Three weeks later the A’s finished at 59-103, last in the 10-team American League, their second straight last-place finish and fifth during their time in K.C. The Angels went 75-87 and placed seventh.
Musical chairs
Besides posing a challenge for Campaneris, the night also kept A’s manager Haywood Sullivan busy scratching on his lineup card as he shuttled players with Campy moving around the field. Here’s a look at the changes to accommodate Campaneris inning by inning:
Second inning: Wayne Causey went from second base to shortstop in a simple position swap.
  Third: Another swap with Ed Charles moving from third to second.
Fourth: With Campy moving to left, Jose Tartabull went to right, Charles back to third, right-field starter Lou Clinton staying in the dugout, and Green going in at second and taking Clinton’s lineup spot. Got it?
Fifth: Tartabull goes back to left and Jim Landis moves over to right to make way for Campy in center.
  Sixth: Landis and Campy swap as Campaneris completes the outfield circuit in right.
Seventh: As Campy takes first, MIke Hershberger goes to right field to replace first baseman Randy Schwartz.
Eighth: Santiago Rosario comes in to play first and takes the place of pitcher Jim Dickson as Campy takes the mound.

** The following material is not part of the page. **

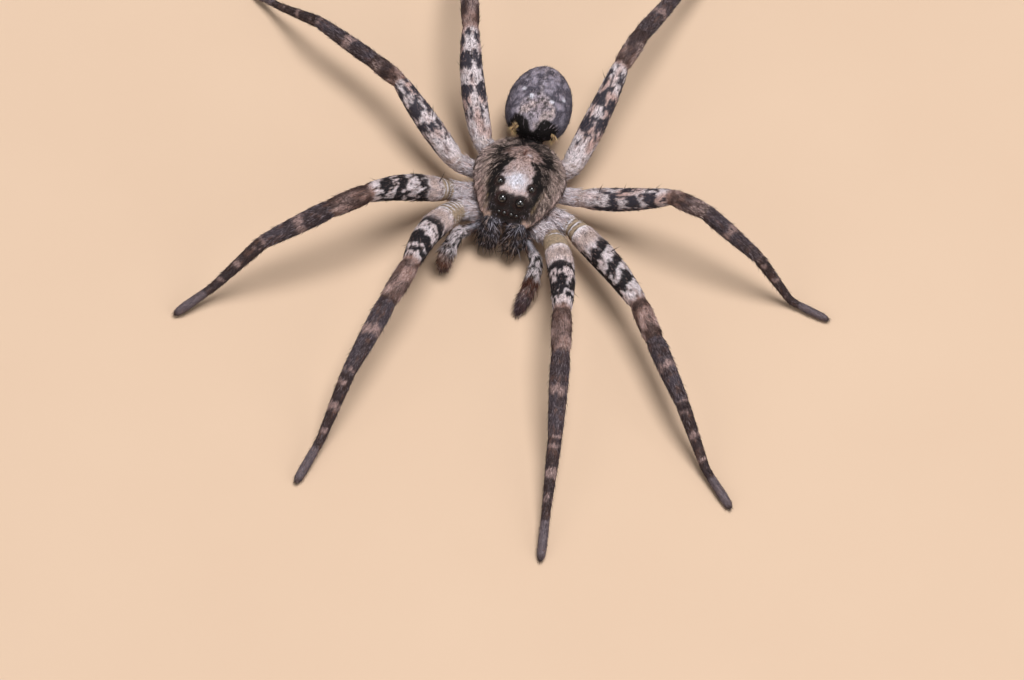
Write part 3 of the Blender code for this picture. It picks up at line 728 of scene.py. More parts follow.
def carapace_markings(place):
    """Black sides with radiating tan streaks, a pale middle band, whitest behind the eyes, and pale edges."""
    paint = colours()
    x, y = place.T[:2]
    aside = np.abs(x)
    outward = aside / np.maximum(carapace_at(y)[0], 0.3)
    bearing, distance = np.arctan2(x - FOVEA[0], y - FOVEA[1]), np.hypot(x - FOVEA[0], y - FOVEA[1])
    rays, streaks = (grain(stacked(bearing * turns, distance * along, 0), 0.5, seed)
                     for turns, along, seed in ((6, 0.5, 21), (30, 2.6, 22)))
    fine, broad = grains(place, (1, 0.13, 23), (1, 0.5, 24))
    half = np.interp(y, PALE_BAND[:, 0], PALE_BAND[:, 1])
    black = np.clip(1.5 * hill(aside - half, 0.18, 0.48 + 0.3 * (rays - 0.5)), 0, 1) * ramp(-y, -2.4, -1.6)
    black = np.maximum(black, hill(aside, 1.35, 0.28) * hill(y, 1.75, 0.75))
    flank = 0.8 * hill(outward + 0.3 * (rays - 0.5), 0.60, 0.08)
    black = np.clip(black + flank, 0, 1) * ramp(distance, 0.5, 0.9)
    brown = mix(mix(paint.umber, paint.khaki, 0.5), paint.ash, 0.4)
    side = mix(mix(paint.soot, brown, 0.25 + 0.3 * ramp(rays, 0.4, 0.7)), paint.soot, black)
    # the last term narrows the pale margin on the spider's left side (+X): painted shade on that side
    frayed = outward + 0.14 * (fine - 0.5) + 0.18 * (rays - 0.5) - 0.08 * ramp(x, 0, 1)
    margin = ramp(frayed, 0.77, 0.87) * ramp(y, -3.1, -2.4)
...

Ninth: Aurelio Monteagudo relieves Campy and takes the lineup spot of Bryan, who leaves the game to make way for Campy behind the plate.
Take that, Earl
Moving on to later in Campaneris’ career, from Campy’s Society for American Baseball Research biography: “Campaneris had a great season at Oakland in 1972, leading the league in chances (795), at-bats (625) and stolen bases (52). He finished second in the AL to Boston’s Luis Aparicio in balloting for the All-Star Game. Even after Aparicio broke a finger and couldn’t play, AL manager Earl Weaver selected Texas shortstop Toby Harrah. Harrah was also unable to play because of a sore shoulder, and Weaver then selected Orioles shortstop Bobby Grich, who played the entire 10 innings in the game, much to Campaneris’ chagrin.

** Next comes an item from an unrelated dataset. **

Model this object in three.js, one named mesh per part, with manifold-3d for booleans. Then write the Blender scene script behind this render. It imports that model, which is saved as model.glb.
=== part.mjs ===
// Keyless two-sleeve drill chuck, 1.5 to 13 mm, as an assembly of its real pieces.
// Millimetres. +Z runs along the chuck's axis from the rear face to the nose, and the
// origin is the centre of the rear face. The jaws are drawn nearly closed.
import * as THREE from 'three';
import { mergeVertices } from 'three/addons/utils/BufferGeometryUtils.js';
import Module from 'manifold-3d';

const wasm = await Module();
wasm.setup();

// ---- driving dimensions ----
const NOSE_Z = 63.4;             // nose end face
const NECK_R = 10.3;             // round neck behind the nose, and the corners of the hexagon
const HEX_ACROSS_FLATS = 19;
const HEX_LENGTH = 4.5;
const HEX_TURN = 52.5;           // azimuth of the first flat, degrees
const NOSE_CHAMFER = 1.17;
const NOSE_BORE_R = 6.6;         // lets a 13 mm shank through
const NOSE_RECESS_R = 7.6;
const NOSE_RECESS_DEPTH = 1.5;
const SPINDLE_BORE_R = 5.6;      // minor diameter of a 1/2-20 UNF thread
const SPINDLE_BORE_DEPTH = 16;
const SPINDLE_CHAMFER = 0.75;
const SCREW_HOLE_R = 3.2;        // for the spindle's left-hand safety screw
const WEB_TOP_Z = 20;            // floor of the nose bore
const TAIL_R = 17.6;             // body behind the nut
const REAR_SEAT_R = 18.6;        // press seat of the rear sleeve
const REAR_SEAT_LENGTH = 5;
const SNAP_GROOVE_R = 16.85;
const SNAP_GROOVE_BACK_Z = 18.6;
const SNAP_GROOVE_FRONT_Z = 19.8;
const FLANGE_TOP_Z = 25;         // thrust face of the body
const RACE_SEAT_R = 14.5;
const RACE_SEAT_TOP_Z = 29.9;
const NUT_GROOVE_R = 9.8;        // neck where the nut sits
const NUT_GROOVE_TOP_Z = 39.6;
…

“Three weeks later Campaneris responded to the All-Star snub in a game at Baltimore: After collecting his third stolen base of the game in the fifth inning, he went to third on a throwing error by Orioles catcher Andy Etchebarren, then coaxed Jim Palmer into a run-scoring balk. While heading home, he looked into the Orioles dugout and tipped his hat to Weaver.”
Infamy
As positive a factor as Campaneris was on the field, he’s perhaps best known for a bat-throwing incident that got him tossed out of the 1972 AL Championship Series. Again from the SABR bio:
“After the A’s won Game One, 3-2, fireworks erupted during Game Two. In the bottom of the seventh, Campaneris, who was already 3-for-3 with two stolen bases and two runs scored, was hit in the ankle by a pitch from Lerrin LaGrow. Campaneris threw his bat toward LaGrow, who ducked to avoid being hit.

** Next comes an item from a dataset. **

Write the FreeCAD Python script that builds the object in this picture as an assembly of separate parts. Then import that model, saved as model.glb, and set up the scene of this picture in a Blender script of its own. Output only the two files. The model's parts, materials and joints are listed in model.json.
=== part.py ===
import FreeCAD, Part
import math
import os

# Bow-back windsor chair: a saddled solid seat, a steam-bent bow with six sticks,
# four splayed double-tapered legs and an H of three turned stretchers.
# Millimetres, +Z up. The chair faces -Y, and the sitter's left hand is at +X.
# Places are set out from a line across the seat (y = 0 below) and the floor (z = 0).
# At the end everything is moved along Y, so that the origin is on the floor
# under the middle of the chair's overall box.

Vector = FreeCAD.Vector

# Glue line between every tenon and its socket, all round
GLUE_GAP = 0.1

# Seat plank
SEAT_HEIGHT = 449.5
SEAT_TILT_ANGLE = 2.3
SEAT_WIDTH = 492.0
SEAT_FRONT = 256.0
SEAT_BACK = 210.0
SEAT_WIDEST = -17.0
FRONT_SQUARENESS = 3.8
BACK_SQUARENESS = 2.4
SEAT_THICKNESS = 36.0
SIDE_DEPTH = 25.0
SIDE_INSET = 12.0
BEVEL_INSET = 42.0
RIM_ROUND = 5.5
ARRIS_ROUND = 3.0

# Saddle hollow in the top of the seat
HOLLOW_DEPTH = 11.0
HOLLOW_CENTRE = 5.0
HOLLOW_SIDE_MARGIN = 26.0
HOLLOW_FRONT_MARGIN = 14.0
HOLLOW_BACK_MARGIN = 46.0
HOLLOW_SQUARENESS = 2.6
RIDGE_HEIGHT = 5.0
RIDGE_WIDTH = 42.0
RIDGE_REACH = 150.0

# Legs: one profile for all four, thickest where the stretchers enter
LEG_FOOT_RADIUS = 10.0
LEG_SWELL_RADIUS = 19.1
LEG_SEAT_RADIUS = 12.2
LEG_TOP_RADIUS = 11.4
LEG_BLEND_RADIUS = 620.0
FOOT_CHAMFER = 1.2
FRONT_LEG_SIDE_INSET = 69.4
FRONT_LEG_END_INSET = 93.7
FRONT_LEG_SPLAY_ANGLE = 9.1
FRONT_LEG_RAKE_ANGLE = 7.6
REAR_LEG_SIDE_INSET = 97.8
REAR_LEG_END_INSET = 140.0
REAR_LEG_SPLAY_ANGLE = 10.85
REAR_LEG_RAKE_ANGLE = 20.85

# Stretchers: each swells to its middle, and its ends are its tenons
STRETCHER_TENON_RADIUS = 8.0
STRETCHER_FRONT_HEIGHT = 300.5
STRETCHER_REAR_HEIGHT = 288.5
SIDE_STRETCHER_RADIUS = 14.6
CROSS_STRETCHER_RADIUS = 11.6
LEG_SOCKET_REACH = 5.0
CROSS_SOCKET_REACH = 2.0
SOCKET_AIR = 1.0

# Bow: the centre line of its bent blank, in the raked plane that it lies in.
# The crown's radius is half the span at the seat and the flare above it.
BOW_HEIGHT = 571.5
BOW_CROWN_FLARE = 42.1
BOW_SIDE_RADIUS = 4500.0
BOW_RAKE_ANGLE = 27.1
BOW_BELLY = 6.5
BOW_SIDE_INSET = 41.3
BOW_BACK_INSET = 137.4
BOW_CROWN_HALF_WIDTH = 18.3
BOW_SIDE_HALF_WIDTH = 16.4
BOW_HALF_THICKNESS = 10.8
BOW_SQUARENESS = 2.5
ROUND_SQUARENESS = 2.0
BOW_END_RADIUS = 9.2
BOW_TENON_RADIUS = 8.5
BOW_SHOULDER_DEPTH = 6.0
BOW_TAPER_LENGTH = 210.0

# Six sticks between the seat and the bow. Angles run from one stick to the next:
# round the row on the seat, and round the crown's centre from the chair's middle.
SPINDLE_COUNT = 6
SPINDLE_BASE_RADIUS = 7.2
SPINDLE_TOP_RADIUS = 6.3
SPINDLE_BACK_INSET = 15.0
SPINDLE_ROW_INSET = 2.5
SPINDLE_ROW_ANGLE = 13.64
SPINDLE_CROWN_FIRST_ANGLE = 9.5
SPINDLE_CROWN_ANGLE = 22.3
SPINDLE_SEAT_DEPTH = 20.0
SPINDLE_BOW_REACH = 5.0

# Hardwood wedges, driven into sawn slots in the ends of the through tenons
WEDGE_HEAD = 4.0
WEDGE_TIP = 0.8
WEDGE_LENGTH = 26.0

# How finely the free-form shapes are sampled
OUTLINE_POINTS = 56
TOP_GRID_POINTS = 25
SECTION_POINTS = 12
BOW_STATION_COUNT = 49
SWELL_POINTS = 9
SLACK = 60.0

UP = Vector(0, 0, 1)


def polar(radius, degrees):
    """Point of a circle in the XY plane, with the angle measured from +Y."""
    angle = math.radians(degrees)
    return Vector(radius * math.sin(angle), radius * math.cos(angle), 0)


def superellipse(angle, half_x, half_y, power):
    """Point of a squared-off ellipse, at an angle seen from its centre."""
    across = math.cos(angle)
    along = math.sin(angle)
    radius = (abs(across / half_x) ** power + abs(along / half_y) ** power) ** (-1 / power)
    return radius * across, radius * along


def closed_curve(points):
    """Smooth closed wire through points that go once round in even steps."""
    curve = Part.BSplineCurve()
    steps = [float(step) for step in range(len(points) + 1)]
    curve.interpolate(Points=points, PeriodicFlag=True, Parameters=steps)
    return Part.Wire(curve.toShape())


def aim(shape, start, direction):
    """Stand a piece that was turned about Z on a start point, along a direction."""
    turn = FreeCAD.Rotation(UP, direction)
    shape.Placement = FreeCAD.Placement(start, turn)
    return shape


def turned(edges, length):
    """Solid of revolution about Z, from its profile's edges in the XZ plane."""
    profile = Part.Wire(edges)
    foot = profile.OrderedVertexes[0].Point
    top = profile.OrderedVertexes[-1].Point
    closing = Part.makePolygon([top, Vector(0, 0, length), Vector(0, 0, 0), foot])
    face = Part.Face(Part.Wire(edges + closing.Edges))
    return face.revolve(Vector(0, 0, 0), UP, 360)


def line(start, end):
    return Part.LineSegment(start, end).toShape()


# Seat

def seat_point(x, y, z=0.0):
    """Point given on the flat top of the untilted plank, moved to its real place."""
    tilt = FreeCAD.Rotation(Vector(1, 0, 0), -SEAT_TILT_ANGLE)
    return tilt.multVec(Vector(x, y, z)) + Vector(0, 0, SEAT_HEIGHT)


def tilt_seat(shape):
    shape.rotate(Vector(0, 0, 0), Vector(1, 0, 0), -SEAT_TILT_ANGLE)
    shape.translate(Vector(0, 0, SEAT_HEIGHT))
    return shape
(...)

With Detroit manager Billy Martin in the lead, the Tigers went for Campaneris.
“(Afterward, Martin said of his role in the fracas, ‘You bet I was after him! There’s no place for that kind of gutless stuff in baseball. That’s the worst thing I’ve ever seen in all my years of baseball. I would respect him if he went out to throw a punch, but what he did was the most gutless thing of any man to put on a uniform. It was a disgrace to baseball.’)
“Three umpires held Martin back, and home-plate umpire Nestor Chylak ejected LaGrow and Campaneris. Explaining his actions, Campaneris said, ‘My ankle hurt so bad. I knew he was going to throw at me, but people now tell me it’s better to go and fight. I don’t know. I just lost my temper.’
“Oakland’s Joe Rudi said he thought LaGrow threw at Campaneris because ‘Campy had run the Tigers ragged in the first two games, and when (Billy) Martin gets his ears pinned down, he’s going to do something about it.’ Teammate Mike Hegan said he thought Martin “wanted to light a fire under his ballclub, and Campy was the guy that they were going after because he was the guy that set the table for us. There’s no question that Billy Martin instructed Lerrin LaGrow to throw at Campaneris.’
“American League President Joe Cronin suspended Campaneris for the remainder of the ALCS, fined him $500 and left the decision about a possible World Series suspension to Commissioner Bowie Kuhn. Kuhn ruled that Campaneris could play in the World Series, but would be suspended without pay for the first seven games of the 1973 season.”
Other notes
•  Campaneris was one of the last players to leave Cuba for the United States before the Castro revolution made emigration extremely rare.
• The highest praise for Campaneris may have come from his old boss Charlie Finley, who said in 1980, “You can talk about Reggie Jackson, Catfish Hunter and Sal Bando, all those great players, but it was Campy who made everything go.”
• Other players to go nine positions in a game: Cesar Tovar, 1968; and Scott Sheldon and Shane Halter, both in 2000.
Notes on sources: As with all of these “Swoonin’ A’s” articles, I relied extensively on retrosheet.org and baseballreference.com for play-by-play details. I also got some help filling in the blanks from sportseclopedia.com and parallelnarrative.com.
  And as be can seen above, I lifted profusely from Campaneris’ entry in the  Society for American Baseball Research’s Biography Project (saber.org/bioproject), from an article that originally appeared in “Mustaches and Mayhem: Charlie O’s Three Time Champions: The Oakland Athletics: 1972-74” (SABR, 2015), edited by Chip Greene.
  (Behind Baseball Reference and Retrosheet, SABR’s bio project may be the next-best contribution to the internet.)